Ciência se adequa, evolui, se atualiza com novas informações, você me diz. Basta todos a seguirem e adequarem seus hábitos às novas informações que está tudo bem. Pouco importa se você passou anos sem comer o que era gostoso. Também é proibido apontar para o fato de que tem muita gente correndo com a bola da ciência sem os exatos parâmetros para uma ‘boa ciência’. Não perca sua fé nos sábios. Vote e relaxe. Se eles dizem, deve ser boa ciência. Ou não?
Ninguém propõe destruir o mundo ou acabar com todas as áreas verdes, assim como ninguém propõe matar animais por sadismo. Apenas bebês, pelo que eu tenho visto. E apenas quando são, segundo os defensores de tal prática, “um amontoado de células”. A menos, é claro, que alguém pense que desse “amontoado de células” pode não sair um bebê, mas um gambá, ou uma tangerina. Talvez apenas não seja bebê o suficiente para ser preservado, na opinião de alguns. Mas eu digressionei. O fato é que matar tigres albinos é um problema, sim, e ninguém os quer mortos. Só me perdoe se eu considero a urgência ou a ênfase dada ao animalzinho sofrido um exagero.

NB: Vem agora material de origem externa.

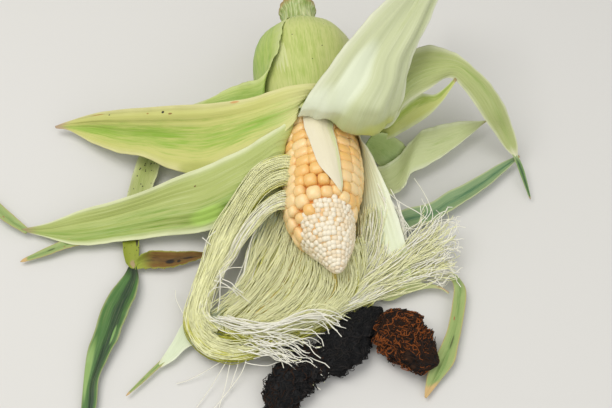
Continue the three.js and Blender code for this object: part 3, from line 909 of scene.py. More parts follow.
strap_finish = husk_finish(
    "husk_strap_veins", "b0ba76", "86a240", rim="dde0bc", tip="d8d8b4", green_share=0.2, ribs=14,
    size=(36, 150), root="bcc88c", root_to=0.25,
)
torn_finish = husk_finish(
    "husk_torn_veins", "c2c874", "96ac3c", rim="d4dab0", green_at=0.75, green_wide=0.5,
    green_share=0.4, ribs=9, size=(16, 60), rim_wide=0.22,
)
small_finish = husk_finish(
    "husk_small_green", "a2b670", "7c9c4a", rim="b9c68a", green_share=0.2, ribs=10, size=(16, 50),
)
folded_finish = husk_finish(
    "husk_folded_pale", "d0d9a0", "afc270", rim="e2e7c4", green_share=0.16, ribs=14, tip="c9c490",
    size=(26, 100),
)
sheath_finish = husk_finish(
    "sheath_speckled", "b3bc76", "84963a", rim="cfd4a4", green_share=0.25, ribs=12,
    speck_share=0.28, root="c6cf9c", tip="8f9a2e", tip_from=0.8, size=(18, 190),
    spots=[
        (0.2, 0.86, 2.4, 4.0, "5a4a22"), (0.12, 0.9, 1.5, 3.0, "2a2110"),
        (0.5, 0.985, 5.0, 0.8, "a9946a"),
    ],
)

husks = [
    dict(
        name="kernel_strip", slot="inner_husk", finish=strip_pale, thick=0.5, columns=25, rows=61,
        ribs=4, rib_rise=0.05, ruffle=0.1, seed=2,
        sections=[
            [hug(100, 1.5, 112), hug(99, 1.8, 92), hug(97, 1.5, 70)],
            [hug(93, 1.6, 111), hug(91.5, 1.9, 91), hug(88.5, 1.6, 71)],
            [hug(86, 1.6, 111), hug(84, 1.9, 92), hug(82, 1.6, 73)],
            [hug(76.4, 1.5, 107), hug(75.6, 1.8, 89), hug(74.8, 1.5, 71)],
            [hug(66, 1.5, 103), hug(66.7, 1.8, 86.5), hug(67.4, 1.5, 70)],
            [hug(57.1, 1.5, 97), hug(58, 1.8, 82.5), hug(59, 1.5, 68)],
            [hug(51.2, 1.9, 88), hug(51.8, 2.1, 77), hug(52.4, 1.8, 66)],
            [hug(45.5, 2.0, 76), hug(45.3, 2.2, 68.5), hug(45.1, 2.0, 61)],
            [hug(40.3, 1.9, 64.5), hug(40, 2.0, 62.5), hug(39.5, 1.9, 60.5)],
        ],
    ),
    dict(
        name="husk_top", slot="inner_husk", finish=inner_pale, columns=89, rows=131, seed=5,
        ruffle=0.3, ribs=9, rib_rise=0.12,
        folds=[
            (-0.75, -0.2, 1.8, 0.13), (-0.5, 0.1, -1.9, 0.15), (0.25, 0.45, 1.7, 0.13),
            (0.55, 0.7, -1.3, 0.12),
        ],
        sections=[
            [hug(108, 1.2, 128), hug(106, 1.8, 92), hug(104, 1.4, 48)],
            [(-20, 97, 53.5), (-13, 96, 55.5), (-6, 92, 56.5), (2, 86, 56), (11, 83, 54.5),
             (20, 85, 53), (27, 89, 52), (31, 93, 52), (32.5, 96.5, 52.5)],
            [(-22.5, 90.5, 56), (-14.5, 90.5, 57), (-7, 86, 58), (1, 80, 57), (10, 77, 55.5),
             (20, 79, 54.5), (28, 83, 54), (32.5, 87.5, 54.2), (35, 91, 54.6)],
            [(-21.5, 89.5, 60), (-12.5, 87, 64), (-5, 82, 66), (3, 78, 65.5), (11, 76, 64),
             (20, 79.5, 61.5), (29, 84, 59), (34, 89, 58.2), (37.2, 94, 58)],
            [(-20.5, 90, 64), (-11.5, 87, 68.5), (-3, 81, 71), (5, 78, 71.5), (13, 77, 70),
             (22, 80, 67.5), (30, 84, 64.5), (35.5, 90.5, 62.5), (39, 97, 61.6)],
            [(-18, 92, 68.5), (-8.5, 90, 73.5), (0, 85, 77), (8, 82, 78), (16, 80, 77),
             (24, 82, 74), (32, 89, 70), (37.5, 96, 67), (40.6, 101.5, 65.8)],
            [(-11, 101, 74), (-2, 96, 80), (6, 93, 83), (15, 91, 84), (23, 91, 83), (30, 94, 80),
             (36, 100, 76), (40, 104, 73), (42, 109, 71)],
            [(-1, 113, 81), (8, 109, 86), (16, 107, 88), (24, 106, 88), (31, 108, 86),
             (38, 112, 83), (43, 117, 80), (46, 121, 78)],
            [(11, 129, 86), (20, 128, 89), (27, 128, 90), (35, 128, 90), (42, 131, 88),
             (48, 134, 86), (52, 137, 84), (55, 140, 82)],
            [(30, 157, 87), (38, 157, 88), (44, 158, 88), (49, 159, 88), (54, 160, 87),
             (59, 164, 85), (63, 166, 83), (66, 169, 81)],
            [(49, 184, 80), (60, 183, 82), (74, 181, 74)],
            [(66, 205, 66), (73, 204, 67), (81, 202, 62)],
            [(79.5, 222, 50), (80.5, 222, 50.4), (81.5, 221.6, 49.6)],
        ],
    ),
    dict(
        name="husk_upper_left", slot="husk", finish=left_upper_finish, seed=8, columns=73, rows=111,
        ruffle=0.5, folds=[(0.7, 0.6, 1.0, 0.12), (-0.2, 0.0, -0.8, 0.2)],
        sections=[
            [hug(100, 2.0, 140), hug(106, 3.0, 118), hug(112, 5.0, 98)],
            [(-24, 90, 54), (-20, 98, 60.5), (-10, 107, 66.5)],
            [(-33, 82, 48.5), (-30, 94, 56.5), (-28, 107, 65)],
            [(-53, 75, 42), (-53, 92, 47), (-51, 105, 57)],
            [(-78, 68, 31), (-78, 93, 36), (-76, 107, 50)],
            [(-100, 78, 22), (-101, 100, 28), (-100, 113, 42)],
            [(-118, 91, 18), (-119, 107, 22), (-118, 118, 35)],
            [(-138, 100, 13), (-138, 115, 15), (-136, 124, 27)],
            [(-155, 111, 9), (-156, 123, 10), (-155, 128, 19)],
            [(-173, 124, 7), (-174, 127, 7), (-173, 130, 10)],
            [(-182.5, 127, 6), (-183, 128, 6), (-183, 129, 6)],
        ],
    ),
    dict(
        name="husk_lower_left", slot="husk", finish=left_lower_finish, seed=9, columns=81, rows=121,
        ruffle=0.5,
        folds=[(-0.45, -0.3, 0.9, 0.1), (0.3, 0.2, -0.7, 0.14), (-0.75, -0.6, -0.7, 0.08)],
        sections=[
            [hug(72, 0.6, 190), hug(90, 0.9, 160), hug(107, 1.4, 124)],
            [hug(60, 0.5, 190), hug(77, 1.0, 153), hug(98, 2.0, 120)],
            [(-40, 50, 27), (-37, 70, 43), (-31, 87, 53)],
            [(-52, 43, 19), (-49, 63, 37), (-44, 81, 48)],
            [(-66, 39, 17), (-62, 58, 32), (-56, 76, 43)],
            [(-82, 38, 11), (-79, 54, 24), (-76, 71, 35)],
            [(-101, 38, 8), (-99, 53, 18), (-96, 66, 29)],
            [(-118, 36, 7), (-117, 51, 13), (-114, 61, 23)],
            [(-137, 34, 6), (-136, 48, 9), (-135, 57, 17)],
            [(-154, 33, 5), (-155, 45, 7), (-155, 54, 12)],
            [(-173, 39, 4.5), (-173, 44, 5), (-173, 48, 8)],
            [(-189, 44, 4.6), (-189.5, 44.6, 4.6), (-190, 45.2, 5)],
        ],
    ),
    dict(
        name="husk_outer_left", slot="outer_husk", finish=outer_green, seed=10, columns=57, rows=91,
        ruffle=0.5,
        sections=[
            [on_wrap(185, 1.2, 205), on_wrap(185, 2.2, 155), on_wrap(185, 2.4, 108)],
            [on_wrap(174, 2.0, 200), on_wrap(174, 2.8, 155), on_wrap(174, 3.0, 112)],
            [on_wrap(158, 2.2, 192), on_wrap(158, 3.0, 154), on_wrap(158, 3.2, 116)],
            [on_wrap(138, 2.4, 184), on_wrap(140, 3.4, 154), on_wrap(144, 3.4, 122)],
            [(-43, 102, 48), (-44, 110, 53), (-45, 123, 57)],
            [(-60, 104, 38), (-61, 113, 44), (-62, 125, 47)],
            [(-85, 116.5, 36), (-85, 117.2, 37), (-85, 118, 38)],
        ],
    ),
    dict(
        name="husk_strap", slot="husk", finish=strap_finish, seed=12, columns=57, rows=111,
        ruffle=0.4,
        sections=[
            [(6, 98, 48), (9, 116, 51), (10, 134, 50)],
            [(30, 90, 46), (33, 111, 57), (38, 141, 56)],
            [(42, 105, 50), (50, 122, 60), (56, 148, 59)],
            [(57, 115, 54), (64, 127, 61), (70, 145, 59)],
            [(70, 124, 55), (76, 129, 59), (80, 137, 58)],
            [(79, 121, 49), (86, 124, 53), (91, 130, 52)],
            [(88, 115, 39), (96, 118, 43), (101, 124, 43)],
            [(95, 111, 30), (102, 113, 33), (108, 119, 33)],
            [(102, 108, 21), (108, 111, 23), (113, 114, 23)],
            [(109, 104, 12.5), (113, 105, 13.5), (117, 107, 13.5)],
            [(115.4, 99, 8.6), (116.2, 99.4, 8.9), (117.4, 100, 8.6)],
        ],
    ),
    dict(
        name="strip_torn", slot="inner_husk", finish=torn_finish, seed=13, columns=31, rows=61,
        ribs=5, ruffle=0.3,
        sections=[
            [(26, 105, 18), (28, 109, 24), (29, 112, 30)],
            [(34, 103, 22), (35, 106, 30), (36, 107, 40)],
            [(42, 104, 27), (42, 108, 36), (43, 110, 46)],
            [(56, 106, 38), (54, 112, 43), (52, 116, 49)],
            [(65, 111, 46), (63, 113, 47), (61, 116, 48.5)],
            [(70, 116, 51), (69, 117, 51.5), (68, 119, 52)],
            [(75, 123, 54), (74.5, 123.6, 54.2), (74, 124.6, 54.6)],
        ],
    ),
    dict(
        name="husk_right_folded", slot="inner_husk", finish=folded_finish, seed=14, columns=45,
        rows=81, ruffle=0.4,
        sections=[
            [(31, 70, 4), (29, 80, 5), (24, 92, 8)],
            [(37, 71, 7), (34, 80, 7), (32, 92, 10)],
            [(43, 74, 10), (41, 85, 9), (41, 99, 11)],
            [(48, 84, 11), (51, 99, 15), (55, 114, 16)],
            [(57, 90, 10), (62, 104, 13), (66, 119, 17)],
            [(71, 100, 11), (77, 112, 12), (82, 124, 16)],
            [(86, 114, 11), (90, 121, 11), (93, 127, 13)],
            [(99, 127, 12), (100, 127.6, 12), (100.5, 128.2, 12)],
        ],
    ),
    dict(
        name="husk_right_small", slot="outer_husk", node="husk_right_folded", finish=small_finish,
        seed=18, columns=25, rows=41, ruffle=0.3,
        sections=[
            [(17, 96, 20), (20, 95, 28), (24, 96, 36)],
            [(23, 98, 10), (28, 100, 17), (33, 104, 26)],
            [(29, 94, 6), (35, 99, 9), (43, 108, 14)],
            [(34, 87, 4.5), (40, 94, 5.5), (49, 104, 8)],
        ],
    ),
    dict(
        name="husk_right_inner", slot="inner_husk", finish=right_inner_finish, seed=15, columns=61,
        rows=101, ruffle=0.4,
        sections=[
            [hug(112, 0.9, -16), hug(110, 1.0, 10), hug(108, 1.2, 34)],
            [hug(86, 1.0, -20), hug(88, 1.4, 8), hug(90, 2.4, 33)],
            [(14, 61, 16), (19, 68, 28), (21, 76, 39)],
            [(12, 42, 11), (21, 50, 22), (30, 56, 31)],
            [(11, 24, 7), (24, 31, 15), (36, 38, 25)],
            [(14, 5, 5), (28, 13, 9.5), (41, 21, 16)],
            [(28, -5, 4), (36, 1, 5), (43, 8, 11)],
            [(39, -1, 4.2), (43, 3, 5), (45, 6, 9)],
            [(48, 2, 4.5), (49, 3.5, 5.4), (49, 5, 7.4)],
            [(55, 2.8, 5), (55, 3.8, 5.6), (55, 4.8, 6.2)],
            [(60, 1.1, 6.2), (60.2, 1.9, 6.4), (60.4, 2.7, 6.2)],
            [(64, -0.8, 4.6), (64.2, -0.2, 4.8), (64.4, 0.4, 4.6)],
        ],
    ),
    dict(
        name="husk_left_inner", slot="inner_husk", finish=left_inner_finish, seed=16, columns=61,
        rows=101, ruffle=0.4,
        sections=[
            [hug(100, 0.9, 198), hug(98, 0.9, 222), hug(94, 0.9, 246)],
            [hug(78, 1.0, 188), hug(72, 1.0, 212), hug(62, 1.0, 240)],
            [(-39, 50, 24), (-33, 43, 19), (-19, 36, 8)],
            [(-44, 45, 20), (-37, 36, 16), (-22, 28, 6)],
            [(-49, 38, 16), (-41, 29, 12.5), (-26, 20, 5)],
            [(-52, 24, 12), (-44, 17, 8.5), (-29, 8, 4.5)],
            [(-55, 7, 8), (-48, 1, 5.5), (-34, -8, 4)],
            [(-62, -6, 7), (-54, -12, 5), (-43, -20, 4)],
            [(-75, -14, 6.5), (-68, -23, 5), (-60, -34, 4)],
            [(-86, -20, 6), (-84, -27, 4.8), (-80, -34, 4.4)],
            [(-92, -33, 5), (-91, -38, 4.4), (-90, -43, 4)],
            [(-98.5, -44.5, 3.5), (-98, -46, 3.3), (-97, -47.5, 3.2)],
        ],
    ),
    dict(
        name="sheath_left", slot="outer_husk", finish=sheath_finish, seed=17, columns=37, rows=121,
        route=[
            (-36, 132, 24), (-66, 140, 12), (-92, 135, 6), (-110, 119, 5),
            (-119, 91, 4), (-123, 57, 4), (-122, 30, 4), (-119, 17, 4),
        ],
        lean=[-20, 0, 0], width=[20, 20, 20, 18, 14, 10, 8], bend=[50, 60, 60],
    ),
]
for husk in husks:
    fit(leaf_piece(husk), husk["slot"], husk.get("node", husk["name"]))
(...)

O que me preocupa de verdade é a receita para a felicidade do homem. Salvar o planeta, ao contrário do que alguns pensam, não é o mesmo que salvar o homem. Salvar o homem é salvar o indivíduo. No final das contas, é salvar sua alma imortal. Mesmo para salvar o planeta temos que salvar o indivíduo.
Cristo jamais nos disse “salvem o planeta”, ou “ajude o povo”. Ele nos ensinou a nos preocuparmos com o próximo. Ele sempre fala do próximo, do familiar, do vizinho, de quem está ao nosso lado. Mesmo que eles não sejam fofos como o urso panda, legais como um cachorrinho, ou simpáticos como quem a gente vê apenas ocasionalmente, mas pode se distanciar logo em seguida. Não! É a gente chata que mora conosco; os vizinhos malas; aquelas pessoas que pedem comida nas ruas; os doentes; idosos; abandonados, começando sempre pela nossa família e os que te procuram. Não é certo dar dinheiro para ONGs que tentam salvar os pandas se você ignora o senhor faminto e doente na sua calçada. Ou a sua avó doente e agora dependente. Idosos parecem ter se tornado uma coisa descartável. Já não despertam compaixão, ao contrário do urso panda.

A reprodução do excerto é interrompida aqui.